-- Begin --

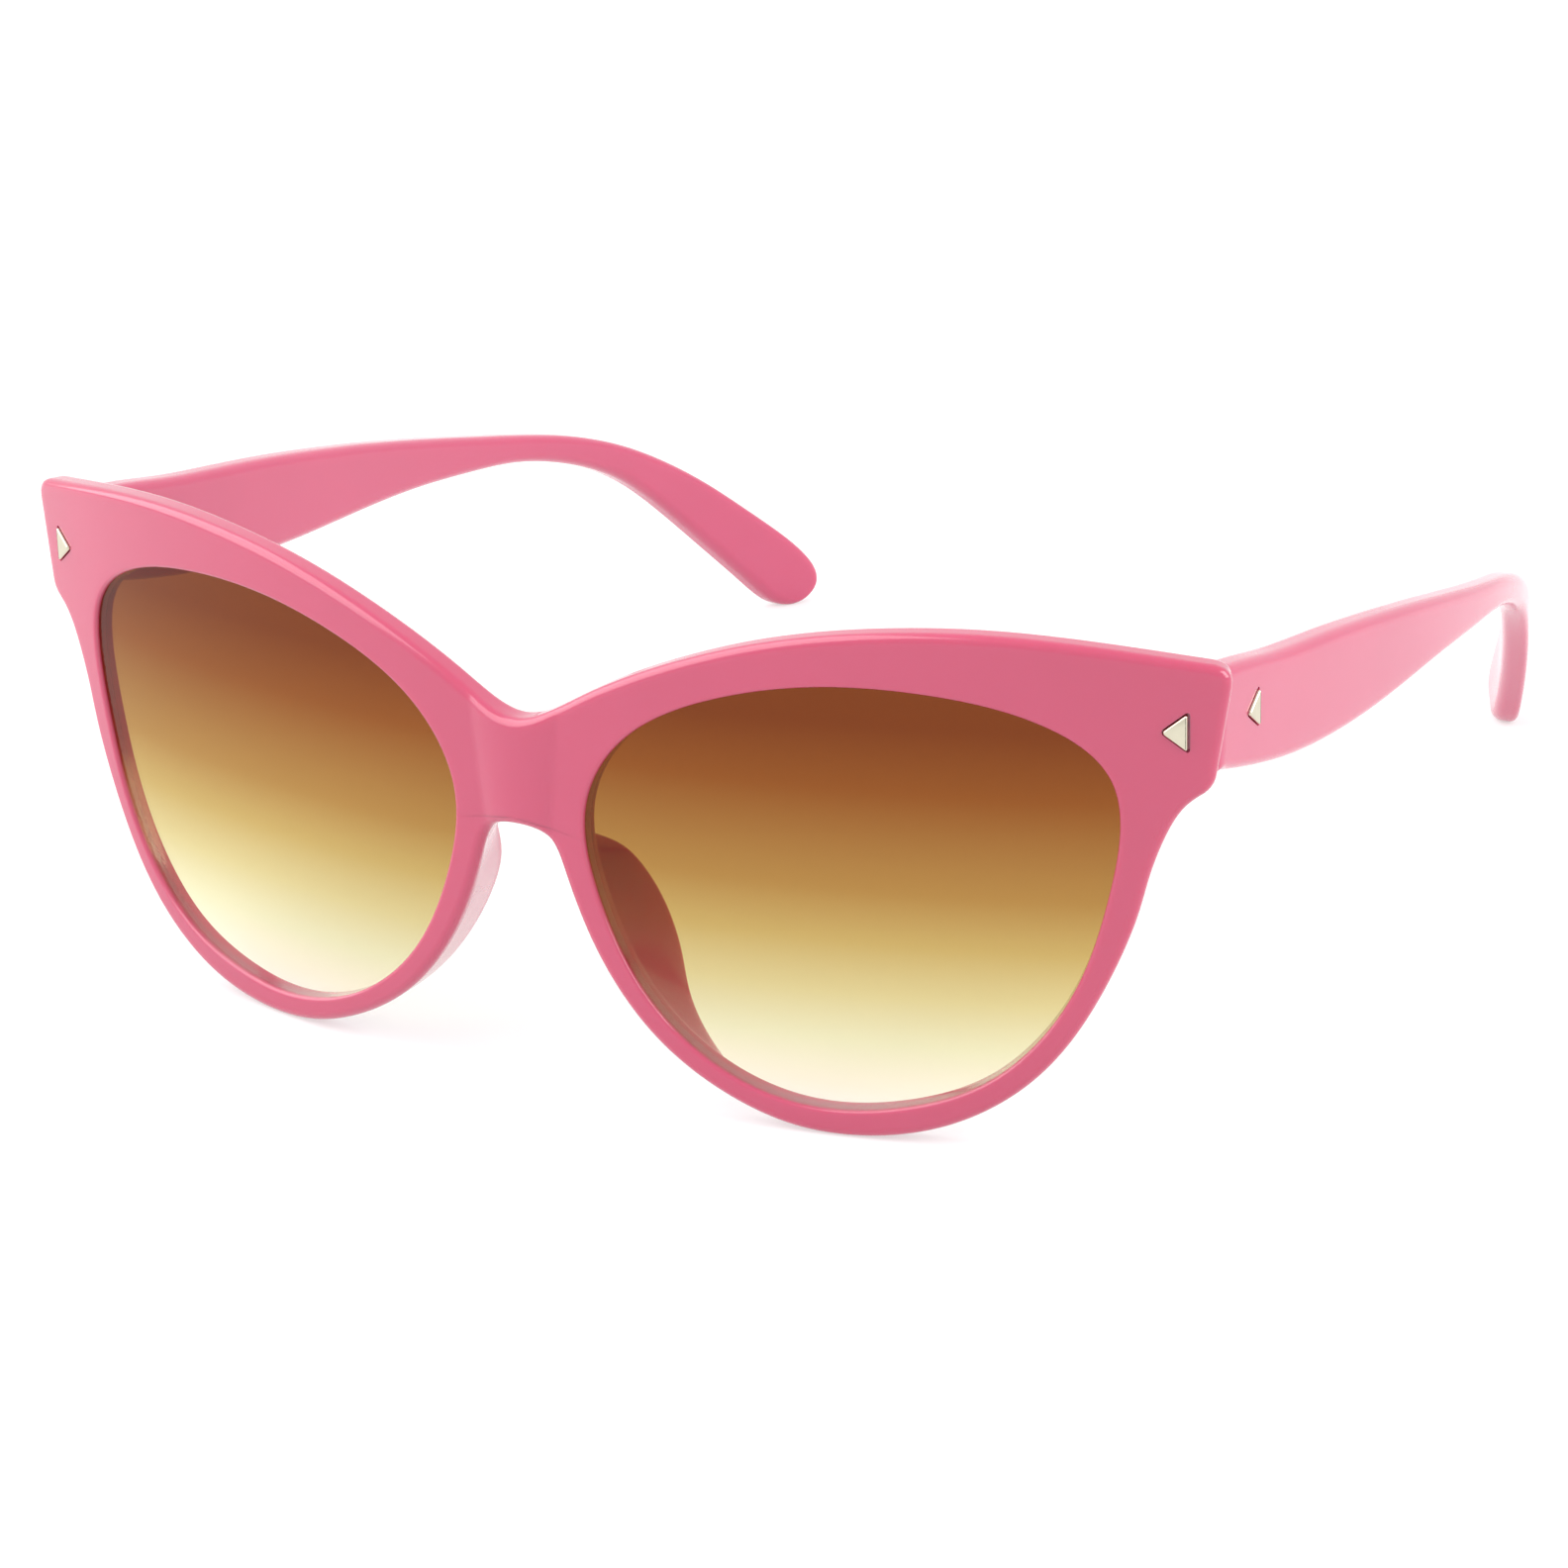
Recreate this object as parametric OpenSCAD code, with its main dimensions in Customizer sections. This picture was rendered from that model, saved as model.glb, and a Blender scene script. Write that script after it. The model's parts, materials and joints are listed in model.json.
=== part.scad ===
// Cat eye sunglasses: a one-piece moulded front with two tinted lenses, and two folding temples.
// Everything is drawn upright in the front's own frame: X to the wearer's left and right, the face of
// the bridge at y = 0, the temples towards +Y, and z = 0 at the underside of the bridge. standing()
// then leans the whole pair back until the rims and the temple tips rest on z = 0.

/* [Front] */
// Half of the width across the two upper tips
half_w = 73.6; // [73.6:0.1:73.8]
// Radius that the front is bowed to, seen from above
bow_r = 172; // [168:1:180]
// Thickness of the moulded front
front_t = 3; // [2.8:0.1:3.2]
// How far a nose pad stands back from the face of the front
pad_reach = 11; // [10:0.5:11.5]
// Outward flare of the nose pads, in degrees
pad_flare = 17; // [12:1:20]

/* [Lenses] */
// Thickness of a lens
lens_t = 1.6; // [1.4:0.1:1.6]
// How far the lens reaches into its groove
lens_seat = 0.8; // [0.5:0.1:1]
// How far the lens sits behind the face of the front
lens_inset = 0.7; // [0.6:0.1:0.7]

/* [Temples] */
// Thickness of a temple at the hinge
temple_t = 3.8; // [3.4:0.1:4]
// Thickness of a temple at its tip
tip_t = 3.4; // [3:0.1:3.8]
// Distance from the middle of the object to the middle of a temple at the hinge
temple_x = 68.9; // [68.8:0.1:69]
// How far the tip of a temple bends inwards
toe_in = 17; // [15:1:18]

/* [Hinges] */
// Height of the middle of the hinges above the underside of the bridge
hinge_z = 16.4; // [16:0.1:17]
// Outer radius of the hinge barrels
barrel_r = 1.6; // [1.4:0.1:1.7]
// Height of one barrel
barrel_h = 1.9; // [1.6:0.1:2]
// Radius of the hinge screw
screw_r = 0.6; // [0.5:0.05:0.65]

/* [Rivets] */
// Height of a triangular rivet head
rivet_h = 4; // [3.6:0.1:4.2]
// Length of a rivet head from its base to its point
rivet_l = 2.6; // [2.4:0.1:2.7]
// How far a rivet head stands proud
rivet_proud = 0.5; // [0.4:0.1:0.7]

/* [Hidden] */

right = 1;
left = -1;
back_r = bow_r - front_t;
clear = 0.05;          // play round a seated lens, a leaf and a rivet shank
part_gap = 0.35;       // gap between the front and a temple
barrel_gap = 0.15;     // gap between two barrels
lens_gap = 0.2;        // groove that is wider than the lens
step = 4;              // segments between two points of a curve
reach = 60;            // longer than anything that is cut out of it

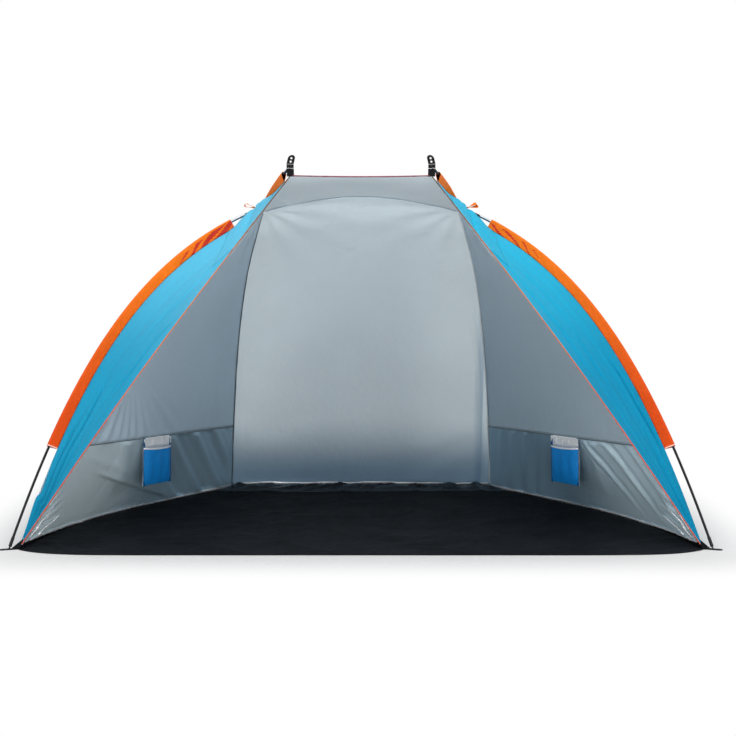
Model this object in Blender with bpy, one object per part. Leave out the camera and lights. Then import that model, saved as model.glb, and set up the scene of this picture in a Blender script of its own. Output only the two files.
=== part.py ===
"""Beach shelter: a fabric half dome on three bent fibreglass poles.

The front pole stands on the two front corners and leans back over the tent. A rear pole rises from
each rear corner, passes under the front pole and ends in a webbing tab above the open front.
Metres, +Z up, +Y towards the rear panel. The origin lies under the middle of the tent's box.
"""

import math

import bmesh
import bpy
import numpy as np

# Front pole: an arch in a plane that leans back by the lean share of its height
HOOP_SPAN = 2.120
HOOP_RISE = 1.240
HOOP_LEAN_SHARE = 0.50
SHOULDER_DRAW = 0.008

# Rear poles, and where they cross the front pole
REAR_FOOT_X = 0.510
REAR_FOOT_Y = 1.217
CROSSING_X = 0.333
TIP_Y = 0.060
TIP_Z = 1.150

# Rods, their glued ferrules and end tips
ROD_RADIUS = 0.0040
CROSSING_GAP = 0.0006
HOOP_SECTIONS = 8
REAR_SECTIONS = 4
HOOP_JOINT_SHIFT = 0.017
SECTION_STEPS = 7
ROD_SIDES = 8
FERRULE_RADIUS = 0.0050
FERRULE_GRIP = 0.023
FERRULE_SOCKET = 0.047
PLUG_CLEARANCE = 0.0004
TIP_CAP_LENGTH = 0.030
TIP_PLUG_DEPTH = 0.024
PIN_RADIUS = 0.0024
PIN_LENGTH = 0.0075
TOE_LIFT = 0.0022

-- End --

Every record should be repeated exactly; please leave none out.

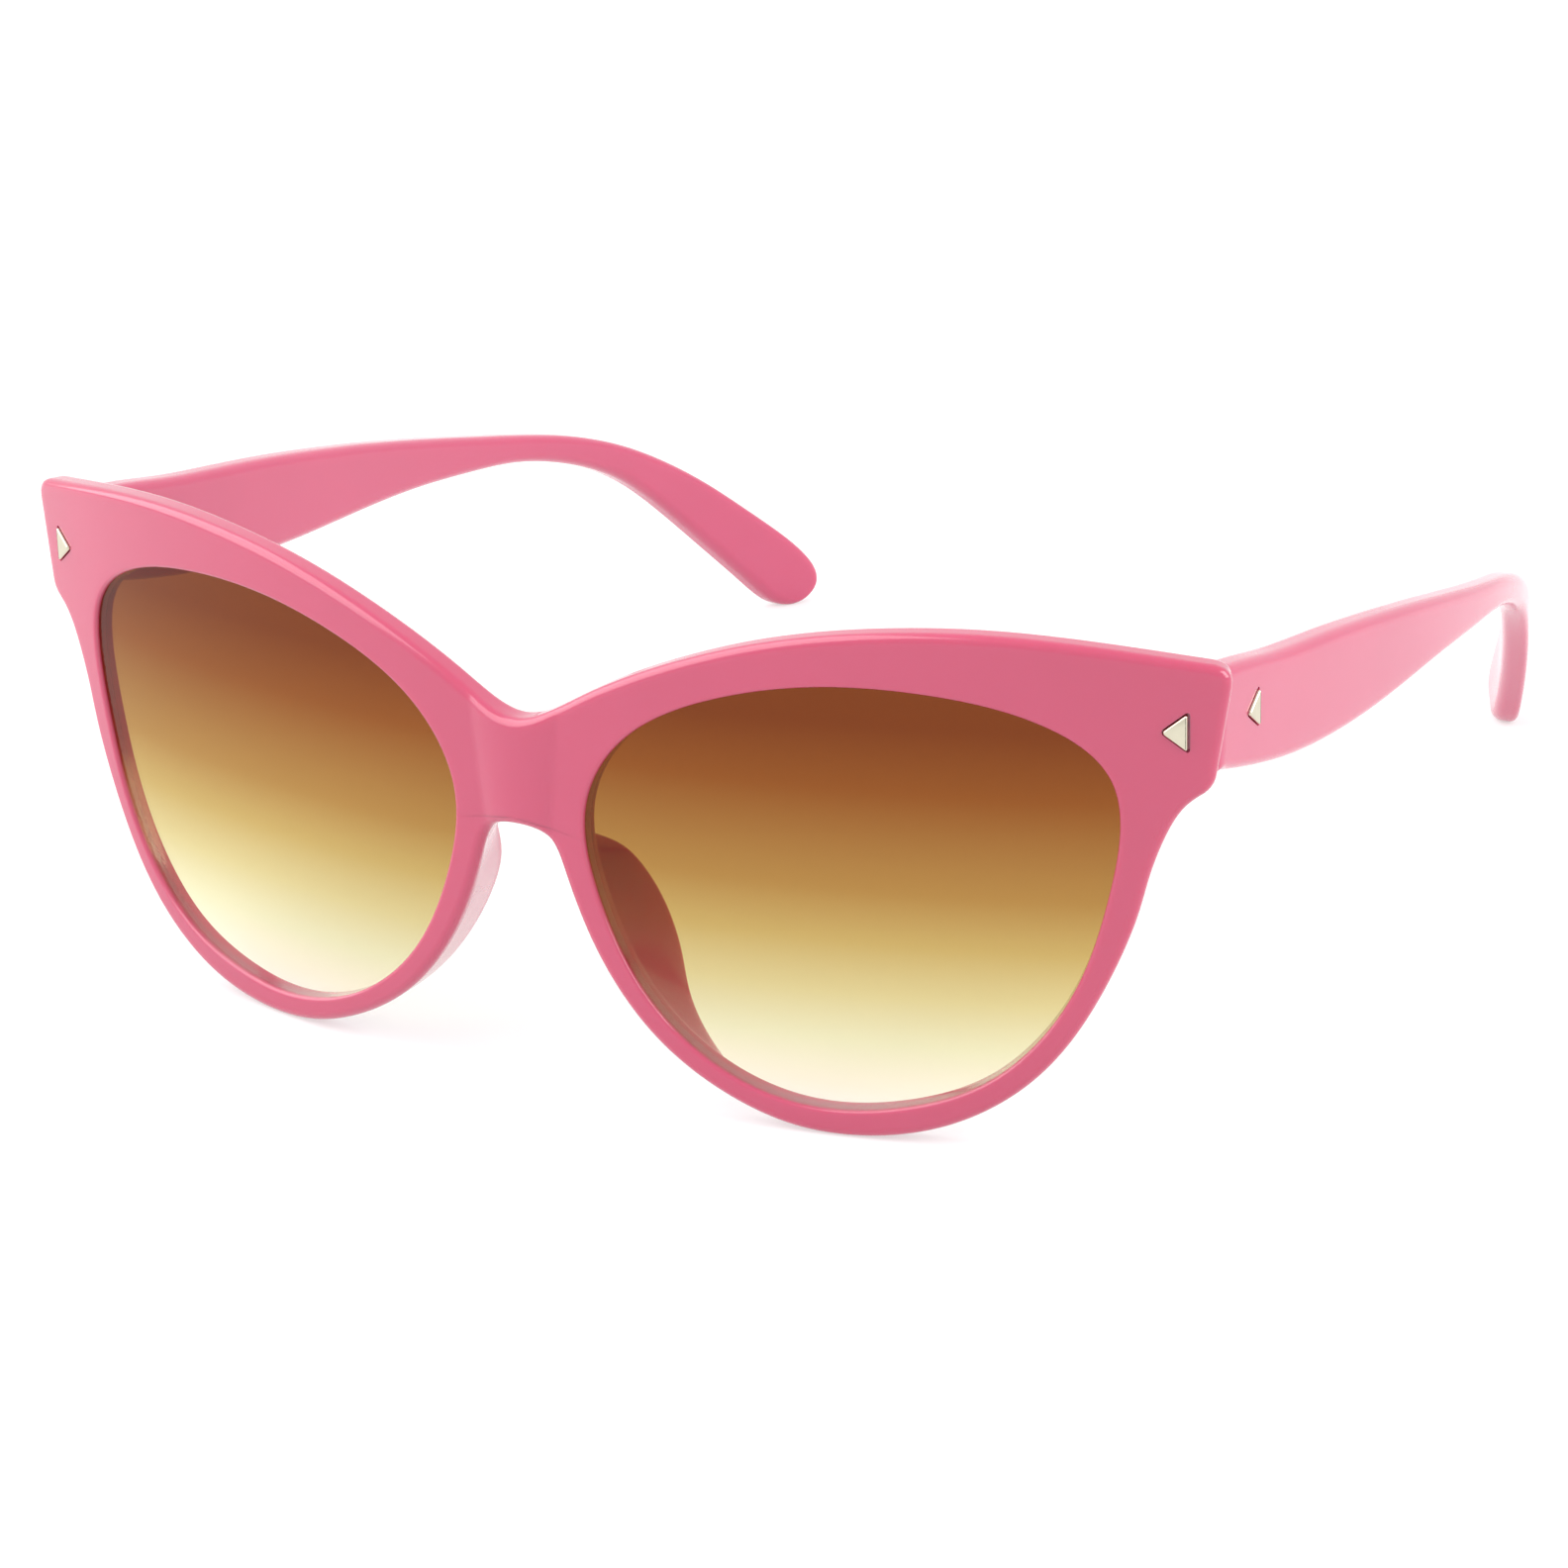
Recreate this object as parametric OpenSCAD code, with its main dimensions in Customizer sections. This picture was rendered from that model, saved as model.glb, and a Blender scene script. Write that script after it. The model's parts, materials and joints are listed in model.json.
=== part.scad ===
// Cat eye sunglasses: a one-piece moulded front with two tinted lenses, and two folding temples.
// Everything is drawn upright in the front's own frame: X to the wearer's left and right, the face of
// the bridge at y = 0, the temples towards +Y, and z = 0 at the underside of the bridge. standing()
// then leans the whole pair back until the rims and the temple tips rest on z = 0.

/* [Front] */
// Half of the width across the two upper tips
half_w = 73.6; // [73.6:0.1:73.8]
// Radius that the front is bowed to, seen from above
bow_r = 172; // [168:1:180]
// Thickness of the moulded front
front_t = 3; // [2.8:0.1:3.2]
// How far a nose pad stands back from the face of the front
pad_reach = 11; // [10:0.5:11.5]
// Outward flare of the nose pads, in degrees
pad_flare = 17; // [12:1:20]

/* [Lenses] */
// Thickness of a lens
lens_t = 1.6; // [1.4:0.1:1.6]
// How far the lens reaches into its groove
lens_seat = 0.8; // [0.5:0.1:1]
// How far the lens sits behind the face of the front
lens_inset = 0.7; // [0.6:0.1:0.7]

/* [Temples] */
// Thickness of a temple at the hinge
temple_t = 3.8; // [3.4:0.1:4]
// Thickness of a temple at its tip
tip_t = 3.4; // [3:0.1:3.8]
// Distance from the middle of the object to the middle of a temple at the hinge
temple_x = 68.9; // [68.8:0.1:69]
// How far the tip of a temple bends inwards
toe_in = 17; // [15:1:18]

/* [Hinges] */
// Height of the middle of the hinges above the underside of the bridge
hinge_z = 16.4; // [16:0.1:17]
// Outer radius of the hinge barrels
barrel_r = 1.6; // [1.4:0.1:1.7]
// Height of one barrel
barrel_h = 1.9; // [1.6:0.1:2]
// Radius of the hinge screw
screw_r = 0.6; // [0.5:0.05:0.65]

/* [Rivets] */
// Height of a triangular rivet head
rivet_h = 4; // [3.6:0.1:4.2]
// Length of a rivet head from its base to its point
rivet_l = 2.6; // [2.4:0.1:2.7]
// How far a rivet head stands proud
rivet_proud = 0.5; // [0.4:0.1:0.7]

/* [Hidden] */

right = 1;
left = -1;
back_r = bow_r - front_t;
clear = 0.05;          // play round a seated lens, a leaf and a rivet shank
part_gap = 0.35;       // gap between the front and a temple
barrel_gap = 0.15;     // gap between two barrels
lens_gap = 0.2;        // groove that is wider than the lens
step = 4;              // segments between two points of a curve
reach = 60;            // longer than anything that is cut out of it

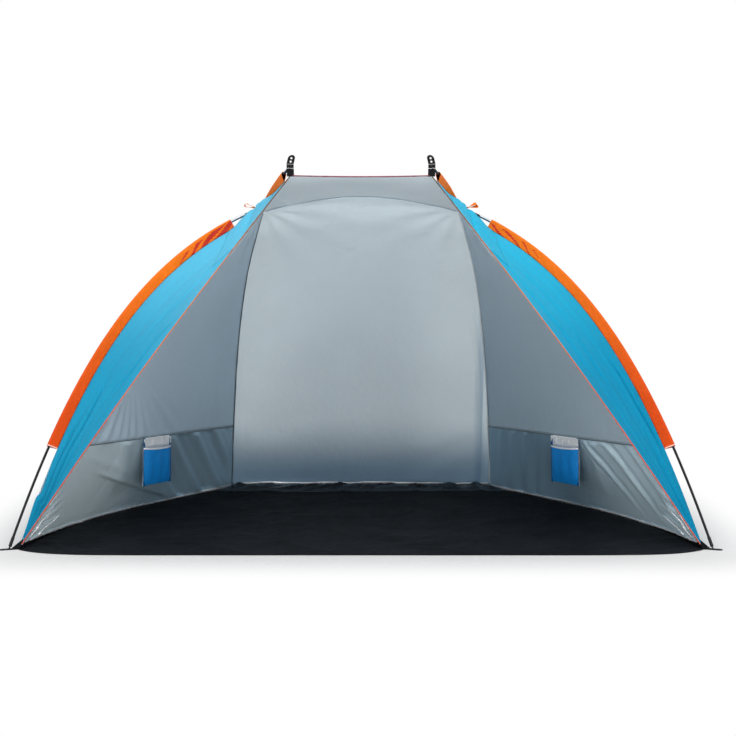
Model this object in Blender with bpy, one object per part. Leave out the camera and lights. Then import that model, saved as model.glb, and set up the scene of this picture in a Blender script of its own. Output only the two files.
=== part.py ===
"""Beach shelter: a fabric half dome on three bent fibreglass poles.

The front pole stands on the two front corners and leans back over the tent. A rear pole rises from
each rear corner, passes under the front pole and ends in a webbing tab above the open front.
Metres, +Z up, +Y towards the rear panel. The origin lies under the middle of the tent's box.
"""

import math

import bmesh
import bpy
import numpy as np

# Front pole: an arch in a plane that leans back by the lean share of its height
HOOP_SPAN = 2.120
HOOP_RISE = 1.240
HOOP_LEAN_SHARE = 0.50
SHOULDER_DRAW = 0.008

# Rear poles, and where they cross the front pole
REAR_FOOT_X = 0.510
REAR_FOOT_Y = 1.217
CROSSING_X = 0.333
TIP_Y = 0.060
TIP_Z = 1.150

# Rods, their glued ferrules and end tips
ROD_RADIUS = 0.0040
CROSSING_GAP = 0.0006
HOOP_SECTIONS = 8
REAR_SECTIONS = 4
HOOP_JOINT_SHIFT = 0.017
SECTION_STEPS = 7
ROD_SIDES = 8
FERRULE_RADIUS = 0.0050
FERRULE_GRIP = 0.023
FERRULE_SOCKET = 0.047
PLUG_CLEARANCE = 0.0004
TIP_CAP_LENGTH = 0.030
TIP_PLUG_DEPTH = 0.024
PIN_RADIUS = 0.0024
PIN_LENGTH = 0.0075
TOE_LIFT = 0.0022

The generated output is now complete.